Katrina vanden Heuvel makes a good point about some bad framing in the healthcare debate–the ‘centrists’ aren’t in the center at all:
Even a good regional paper like Louisville’s Courier-Journal— in rightly blasting the Blue Dogs as “deplorable” for being “unable to muster the spine to pay for health care reform with even so innocuous a measure as higher taxes on the richest 1 percent of Americans”–calls them “centrist”.
The danger is that promoting the view that these conservative Democrats are somehow at the center of our politics plays into the hands of those who would like to marginalize progressives as far outside of the mainstream. (And I have no doubt K Street is advising Republicans to constantly refer to their Democratic allies as “moderate” and “centrist”.) It also misrepresents what most Americans want from the government in these times.
As Drew Westen, professor of psychology at Emory University, founder of Westen Strategies, and author of the invaluable The Political Brain, told me: “The average American, according to all available data, has largely moved slightly left of where it was in the Reagan years, and with changing demographics, it will be far left of Reagan and Bush in twenty years. So to call Democrats who are substantially right of the center of the electorate (let alone of their party), like Heath Shuler, ‘moderates,’ is both to misrepresent the center of political gravity in the general electorate and in the Democratic Party.”
How we tell the story of this battle for health care reform matters and will impact whether the battle is won or lost. So-called “centrists” are far from the center of this debate. They are, in fact, out of touch and out of the mainstream — like the rest of their conservative brethren.

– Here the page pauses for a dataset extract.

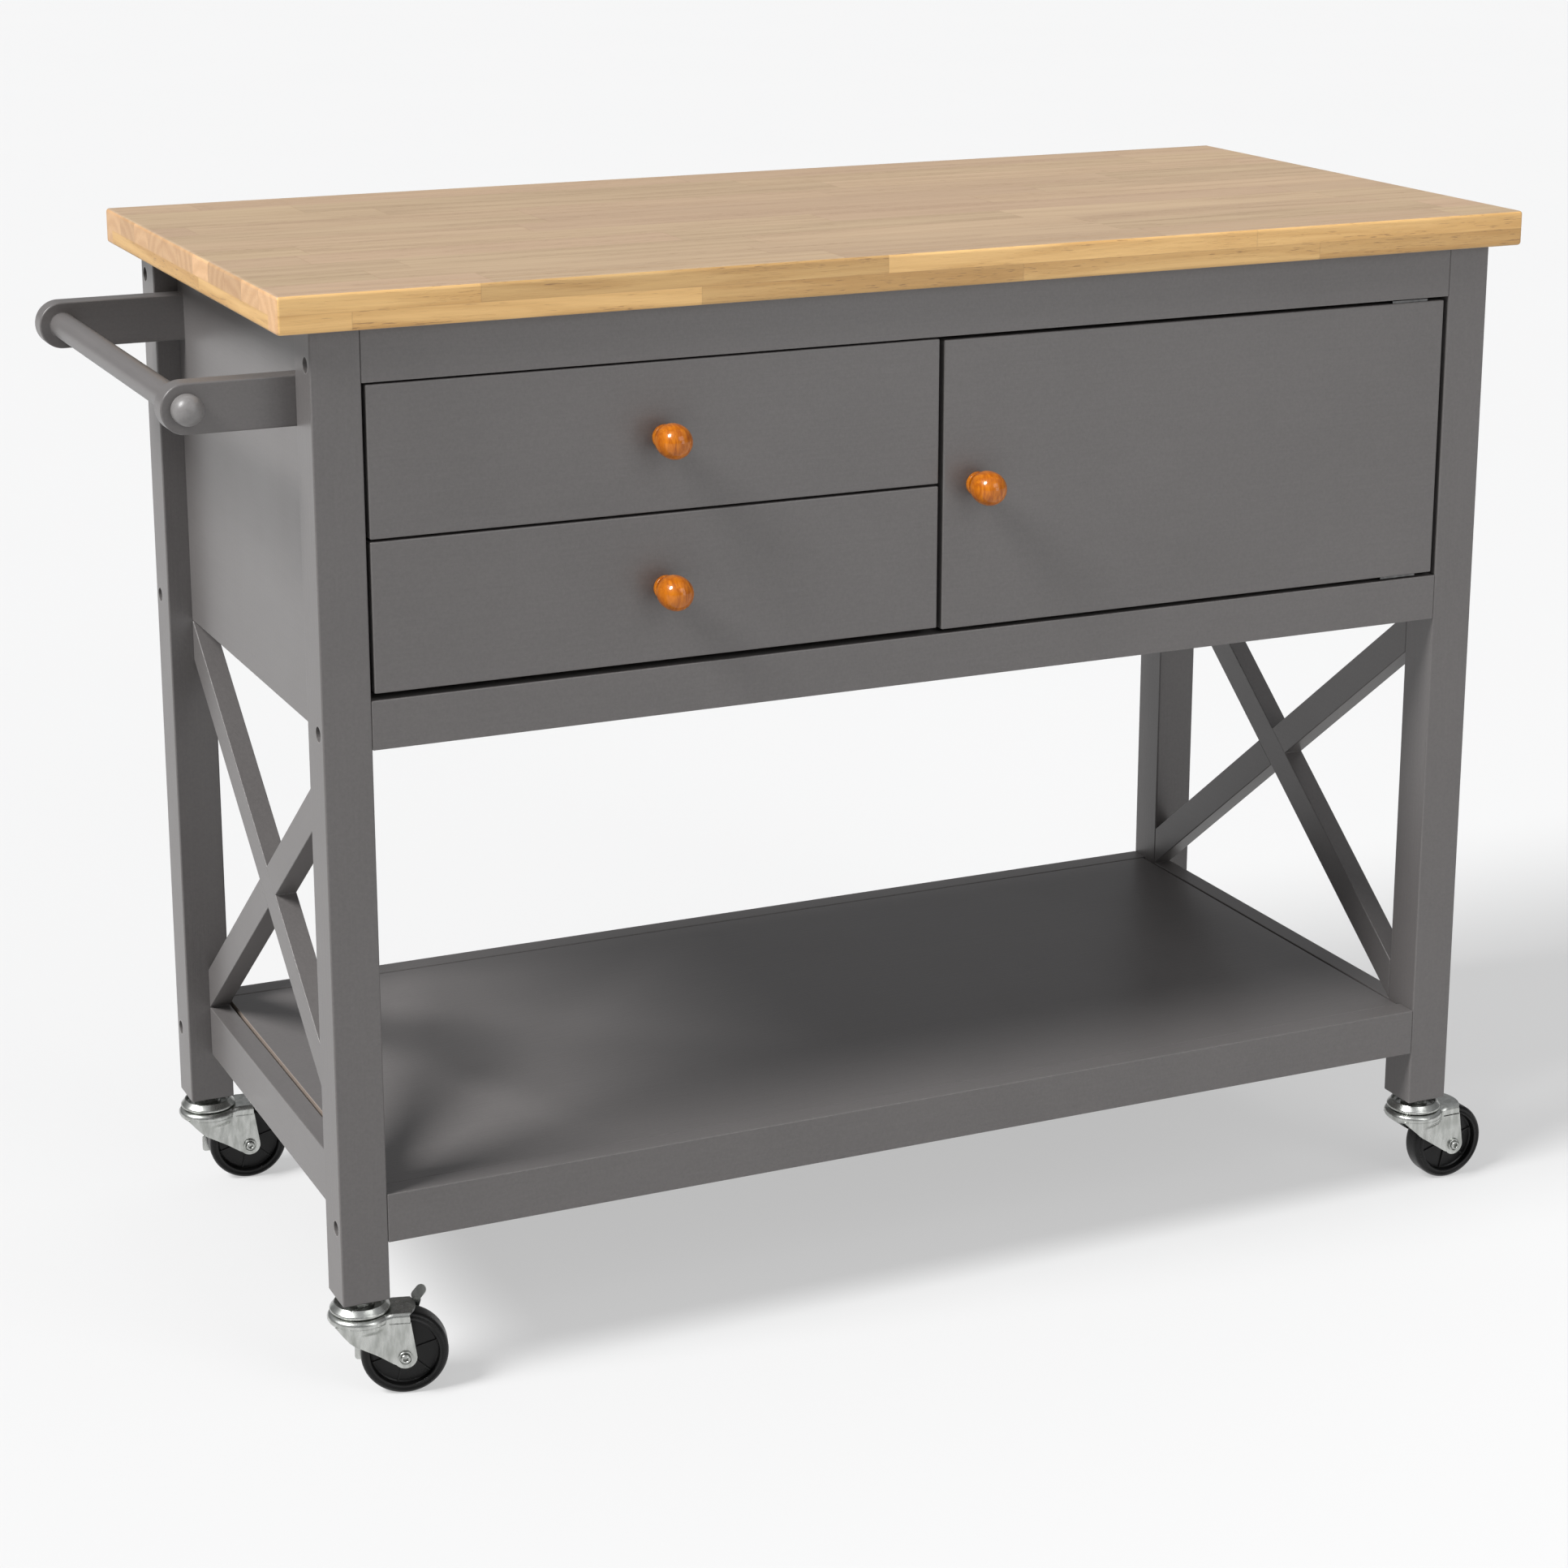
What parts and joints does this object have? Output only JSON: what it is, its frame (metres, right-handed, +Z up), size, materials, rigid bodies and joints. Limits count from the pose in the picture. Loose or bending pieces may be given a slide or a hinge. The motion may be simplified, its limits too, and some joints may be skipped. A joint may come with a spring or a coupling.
{
  "type": "butcher block kitchen cart",
  "caption": "Rolling kitchen cart with a butcher block top, stacked drawers, a door, an open shelf, a towel bar and braked swivel casters.",
  "frame": {"origin": "on the floor, under the middle of the whole cart's bounding box", "axes": "+X along the top, away from the towel bar; +Y from the drawer side to the back; +Z up"},
  "size_m": [1.222, 0.556, 0.914],
  "materials": {
    "butcher_block": "oiled rubberwood staves",
    "butcher_block_edge": "oiled rubberwood edge",
    "grey_paint": "satin grey paint on wood",
    "bare_wood": "unpainted pine and plywood",
    "knob_wood": "varnished wood",
    "cap_plastic": "light grey turned cap",
    "zinc_steel": "zinc plated",
    "caster_steel": "bright zinc",
    "wheel_rubber": "black moulded wheel",
    "black_plastic": "matt black"
  },
  "bodies": {
    "frame": {"back_lower_rail": "grey_paint", "back_shelf_rail": "grey_paint", "back_upper_rail": "grey_paint", "barrel_nuts": "zinc_steel", "cabinet_back": "grey_paint", "cabinet_divider": "grey_paint", "cabinet_floor": "grey_paint", "caster_stems": "caster_steel", "drawer_slides": "zinc_steel", "frame_bolts": "zinc_steel", "front_lower_rail": "grey_paint", "front_shelf_rail": "grey_paint", "front_upper_rail": "grey_paint", "handle_bar": "grey_paint", "handle_bracket_back": "grey_paint", "handle_bracket_front": "grey_paint", "handle_end_caps": "cap_plastic", "leg_back_left": "grey_paint", "leg_back_right": "grey_paint", "leg_front_left": "grey_paint", "leg_front_right": "grey_paint", "magnetic_catch": "black_plastic", "pivot_bushings": "black_plastic", "shelf_board": "grey_paint", "side_panel_left": "grey_paint", "side_panel_right": "grey_paint", "side_rail_left": "grey_paint", "side_rail_right": "grey_paint", "support_cleats": "grey_paint", "top_board": "butcher_block", "top_edge_strips": "butcher_block_edge", "x_brace_left": "grey_paint", "x_brace_right": "grey_paint"},
    "upper_drawer": {"upper_drawer_front": "grey_paint", "upper_drawer_box": "bare_wood", "upper_drawer_bottom": "bare_wood", "upper_drawer_knob": "knob_wood", "upper_drawer_runners": "zinc_steel"},
    "lower_drawer": {"lower_drawer_front": "grey_paint", "lower_drawer_box": "bare_wood", "lower_drawer_bottom": "bare_wood", "lower_drawer_knob": "knob_wood", "lower_drawer_runners": "zinc_steel"},
    "door": {"door_panel": "grey_paint", "door_knob": "knob_wood", "door_pivot_pins": "zinc_steel"},
    "swivel_front_left": {"caster_fork_front_left": "caster_steel", "caster_axle_front_left": "caster_steel"},
    "wheel_front_left": {"caster_wheel_front_left": "wheel_rubber"},
    "swivel_front_right": {"caster_fork_front_right": "caster_steel", "caster_axle_front_right": "caster_steel"},
    "wheel_front_right": {"caster_wheel_front_right": "wheel_rubber"},
    "swivel_back_left": {"caster_fork_back_left": "caster_steel", "caster_axle_back_left": "caster_steel"},
    "wheel_back_left": {"caster_wheel_back_left": "wheel_rubber"},
    "swivel_back_right": {"caster_fork_back_right": "caster_steel", "caster_axle_back_right": "caster_steel"},
    "wheel_back_right": {"caster_wheel_back_right": "wheel_rubber"},
    "brake_front_left": {"brake_lever_front_left": "caster_steel"},
    "brake_back_left": {"brake_lever_back_left": "caster_steel"}
  },
  "joints": [
    {"name": "upper_drawer_slide", "type": "slide", "parent": "frame", "child": "upper_drawer", "axis": [0, -1, 0], "range_m": [0, 0.3]},
    {"name": "lower_drawer_slide", "type": "slide", "parent": "frame", "child": "lower_drawer", "axis": [0, -1, 0], "range_m": [0, 0.3]},
    {"name": "door_hinge", "type": "hinge", "parent": "frame", "child": "door", "pos_m": [0.4815, -0.232, 0.71725], "axis": [0, 0, 1], "range_deg": [0, 95]},
    {"name": "swivel_front_left", "type": "hinge", "parent": "frame", "child": "swivel_front_left", "pos_m": [-0.486, -0.22, 0.0722], "axis": [0, 0, 1], "continuous": true},
    {"name": "roll_front_left", "type": "hinge", "parent": "swivel_front_left", "child": "wheel_front_left", "pos_m": [-0.45219, -0.22906, 0.036], "axis": [0.2588, 0.9659, 0], "continuous": true},
    {"name": "brake_pedal_front_left", "type": "hinge", "parent": "swivel_front_left", "child": "brake_front_left", "pos_m": [-0.45219, -0.22906, 0.036], "axis": [0.2588, 0.9659, 0], "range_deg": [0, 15]},
    {"name": "swivel_front_right", "type": "hinge", "parent": "frame", "child": "swivel_front_right", "pos_m": [0.54, -0.22, 0.0722], "axis": [0, 0, 1], "continuous": true},
    {"name": "roll_front_right", "type": "hinge", "parent": "swivel_front_right", "child": "wheel_front_right", "pos_m": [0.575, -0.22, 0.036], "axis": [0, 1, 0], "continuous": true},
    {"name": "swivel_back_left", "type": "hinge", "parent": "frame", "child": "swivel_back_left", "pos_m": [-0.486, 0.248, 0.0722], "axis": [0, 0, 1], "continuous": true},
    {"name": "roll_back_left", "type": "hinge", "parent": "swivel_back_left", "child": "wheel_back_left", "pos_m": [-0.45119, 0.24434, 0.036], "axis": [0.1045, 0.9945, 0], "continuous": true},
    {"name": "brake_pedal_back_left", "type": "hinge", "parent": "swivel_back_left", "child": "brake_back_left", "pos_m": [-0.45119, 0.24434, 0.036], "axis": [0.1045, 0.9945, 0], "range_deg": [0, 15]},
    {"name": "swivel_back_right", "type": "hinge", "parent": "frame", "child": "swivel_back_right", "pos_m": [0.54, 0.248, 0.0722], "axis": [0, 0, 1], "continuous": true},
    {"name": "roll_back_right", "type": "hinge", "parent": "swivel_back_right", "child": "wheel_back_right", "pos_m": [0.57172, 0.23321, 0.036], "axis": [0.4226, 0.9063, 0], "continuous": true}
  ]
}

Whether the ‘center’ is actually a desirable thing or not is highly questionable: allowing the South to maintain segregation was ‘centrist’ at one point. The center isn’t always correct (or even correct much of the time). But if you are going to claim the mantle of the ‘center’, at the very least, you should not oppose a policy like the public option in healthcare that is supported by three quarters of Americans. That’s not centrist–as vanden Heuvel reminds us, it’s rightwing. And it’s definitely not where the country is.